The other story I had in today’s paper was some news we broke about South by Southwest Interactive starting up a Texas education-themed conference next March called SXSWedu. Not sure if I’ll be covering that myself or if people on our newsrooms education will be doing that, but it’s nice that we got the story first.

The next few says I’ll be visiting the Game Developers Conference Online and doing a little coverage at the Austin City Limits Festival on some of the behind-the-scenes tech stuff being shown off and seeing if the cell networks hold up (something we end up having to check up on every year, it feels like).

That time I defended a billionaire from Facebook

1 Oct

Aaron Sorkin. Photo by Ralph Barrera, American-Statesman

I posted a few days ago on Twitter about this big pipeline of stories I’ve been working on that are suddenly going to appear one right after the other for the next few days. The flood started today with a movie review I wrote for the Statesman of The Social Network (B+).

I also did separate interviews with screenwriter Aaron Sorkin, Jesse Eisenberg, who plays Facebook founder Mark Zuckerberg in the movie, and actor Armie Hammer.

A condensed version of the interviews ran as one piece in today’s paper, along with the review.

I loved the movie, but had a problem with how Zuckerberg was portrayed. Making him meaner and colder than he is in real life makes for a much more entertaining movie and certainly a more dramatic one, but I was still bothered a little, enough to point it out in the review and to bring it up in different ways to Sorkin and Eisenberg, who both had very good reasons for approaching the story the way they did. But, having met Zuckerberg briefly and having seen him speak live several times, I’m pretty confident that a large swatch of his personality and his goals simply don’t come across in the movie. Not to take anything away from Eisenberg. I think he does a great job playing a character. It’s just that the character is not exactly Zuckerberg, at least not the Zuckerberg of the last few years. I think the movie also betrays Sorkin’s inability to see much that’s positive in what Facebook has become.

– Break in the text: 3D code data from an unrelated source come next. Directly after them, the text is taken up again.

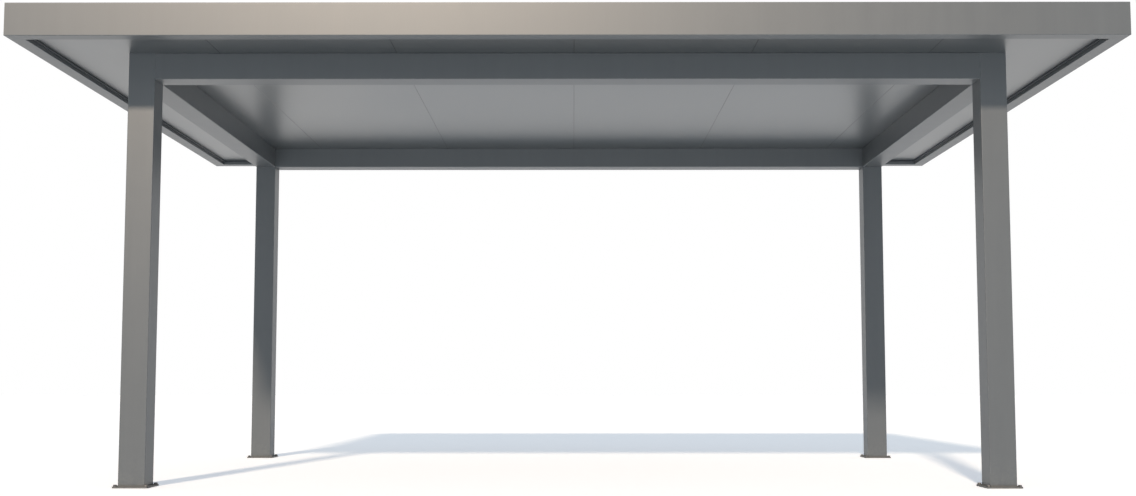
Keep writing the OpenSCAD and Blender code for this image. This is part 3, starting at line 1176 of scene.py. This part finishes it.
def build_floor():
    """A pale floor. To the eye it is near white where lit and keeps the soft shadow; to the rest
    of the light it is a plain pale grey."""
    mesh = bpy.data.meshes.new("floor")
    corners = [(x * FLOOR_REACH, y * FLOOR_REACH, 0) for x, y in CORNER_WAYS]
    mesh.from_pydata(corners, [], [(0, 1, 2, 3)])
    floor = placed("floor", mesh)
    material = bpy.data.materials.new("pale_floor")
    tree = emptied(material)
    output = add_node(tree, "ShaderNodeOutputMaterial")
    plain = coloured(tree, "ShaderNodeBsdfDiffuse", FLOOR_PLAIN)
    shade = coloured(tree, "ShaderNodeBsdfDiffuse", FLOOR_LOOK)
    glow = coloured(tree, "ShaderNodeEmission", FLOOR_GLOW)
    both = add_node(tree, "ShaderNodeAddShader")
    tree.links.new(shade.outputs[0], both.inputs[0])
    tree.links.new(glow.outputs[0], both.inputs[1])
    light_or_look(tree, output, plain, both)
    mesh.materials.append(material)
    floor.visible_shadow = False


def far_lamp(name, way, strength, colour, angle):
    """A lamp whose light travels one way everywhere, as soft as its angle in degrees."""
    lamp = bpy.data.lights.new(name, "SUN")
    lamp.energy = strength
    lamp.color = colour
    lamp.angle = math.radians(angle)
    holder = placed(name, lamp)
    holder.rotation_euler = Vector(way).to_track_quat("-Z", "Y").to_euler()
    return holder


def build_light():
    """A warm key, a lamp that only adds to its highlight, cool fills from both ends, a pale sky."""
    far_lamp("key", SUN_WAY, SUN_STRENGTH, SUN_COLOUR, KEY_ANGLE)
    highlight = far_lamp("highlight", SUN_WAY, HIGHLIGHT_STRENGTH, HIGHLIGHT_COLOUR, KEY_ANGLE)
    highlight.visible_diffuse = False
    fill = far_lamp("fill", FILL_WAY, FILL_STRENGTH, FILL_COLOUR, FILL_ANGLE)
    fill.visible_glossy = False
    back_fill = far_lamp("back_fill", BACK_FILL_WAY, BACK_FILL_STRENGTH, FILL_COLOUR, BACK_FILL_ANGLE)
    back_fill.visible_glossy = False
    world = bpy.data.worlds.new("studio")
    bpy.context.scene.world = world
    tree = emptied(world)
    output = add_node(tree, "ShaderNodeOutputWorld")
    sky = coloured(tree, "ShaderNodeBackground", SKY)
    white = coloured(tree, "ShaderNodeBackground", WHITE)
    light_or_look(tree, output, sky, white)


def build_camera():
    """A low view from the front, almost square on, looking slightly up."""
    lens = bpy.data.cameras.new("view")
    lens.lens = LENS_MM
    lens.sensor_width = SENSOR_MM
    lens.shift_x = LENS_SHIFT_X
    lens.shift_y = LENS_SHIFT_Y
    lens.clip_end = CAMERA_REACH
    camera = placed("view", lens)
    camera.location = CAMERA_PLACE
    camera.rotation_euler = (math.radians(CAMERA_TILT), 0, math.radians(CAMERA_TURN))
    bpy.context.scene.camera = camera


build_posts()
build_beams()
build_roof_edge()
build_roof()
build_flashings()
build_drain()
build_outlet()
build_floor()
build_light()
build_camera()
bpy.context.scene.view_settings.view_transform = "Standard"
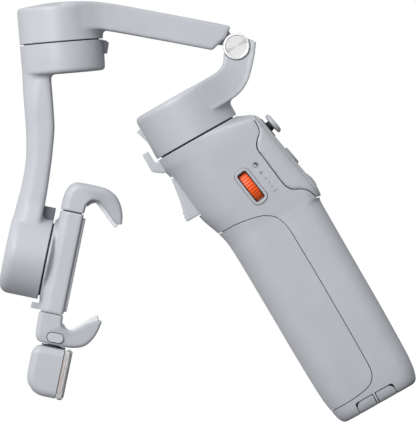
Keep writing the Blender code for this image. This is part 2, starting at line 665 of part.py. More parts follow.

That’s his prerogative. Facebook is gigantic and growing and scary.

This was the first movie review I’ve written in a long time and I really enjoyed getting back to it, if only briefly. I worked very hard on making it well-written and I hope it comes from a slightly different point of view than most of the ones I’ve seen.

The other thing that ran in the paper today was a short story that’s been prompting some discussion on Twitter and might only be of interest if you’re in Texas and into politics. It’s about Twitter and the gubernatorial election.

It’s a walk-up to a much longer, more detailed piece about how Texas Governor Rick Perry and his November challenger, former Houston mayor Bill White, are using social media in their campaigns. That story, which I’ve been working on for weeks, is scheduled to run in Saturday’s paper (whups, it moved to Monday), hopefully on the front page (fingers crossed). I’ll link to it when it hits the Web.

Other updates: Lilly has started dance classes at her daycare. Carolina is driving us nuts because she wants to crawl everywhere, grab everything and put all foreign objects in her mouth. Not much else to report. Keeping busy, trying to get enough sleep at night, still missing summer, looking forward to the holidays.

Goodbye Summer sun

24 Sep

Photo by Mark Matson, for Austin American-Statesman

I looked up from my computer screen and summer was over. This makes me sad every year because even though we spent lots of weekends at Schlitterbahn and I even went tubing for the first time in years (with Glark and his nephew on the Colorado River), I always react with shock when it gets to be September and I realize I didn’t spend as much time as I wanted in water, on a beach (we didn’t go to any beach at all this year) or doing other outdoorsy stuff.

It’s happened every year since we moved to New Braunfels in late 2004. I always imagine the summer will involve me working from home every day and typing from next to the water at Landa Park and taking afternoon dips in the Comal and then spending my evenings at Schlitterbahn. It never quite works out that way for myriad reasons.

I’ve noticed that I tend to be a lot busier at my day job in the summer. Maybe it’s because lots of other people go on vacations and we’re often short-staffed in these months or maybe I just work better under harsh sunlight. But it’s when I tend to do a lot more stories for the front page and when I came back roaring after my annual post-SXSW Interactive exhaustion.

I did a column for this week’s Tech Monday about an upcoming Clean Energy Venture Summit and in yesterday’s paper was a pretty length piece about Fantastic Arcade, a new indie video game festival in Austin spinning off from the very famous Fantastic Fest for films.

Haven’t done NPR lately and the CNN articles I did early in the summer are the only ones I’ve worked on. Yet the despite of extracurricular work, it feels like I’m busier than ever and at night, after the girls are in bed, I just slump on the couch with exhaustion, unable to get myself to the computer to do my own blogging or to update other sites or do much of anything but trying to catch up with the overfull DVR or to try to avoid snacking into the wee hours.

Speaking of the girls, Carolina is now crawling and seems much more adventurous and prone to grab things and put them in her mouth than her older sister did. Lilly turned 3 last month and is taking a dance class at her daycare that she loves.

I’m trying to get my energy level back up so I can think about what I want to do next, especially if we stop doing Trailers Without Pity, like I mentioned in the last blog post. Pablo and I really want to start doing our comic again, but even that is a time commitment that might be difficult for us to coordinate. He’s got his own set of projects he’s working on (like doing recaps of Undercovers for TWOP) and his own social life to keep up with.

If it sounds like I’m bitching about being tired and having no time, I’m really not. I’m thrilled that things are busy at work (as opposed to being boring), my daughters are happy and healthy, and I’ve actually had time over the summer to read books, catch up on TV shows I’d been meaning to watch and to do things like take walks outside every evening and pay my bills, which is always nice.

I just wish summer had lasted a little longer and that I’d gotten myself into deep pools of water a little more often.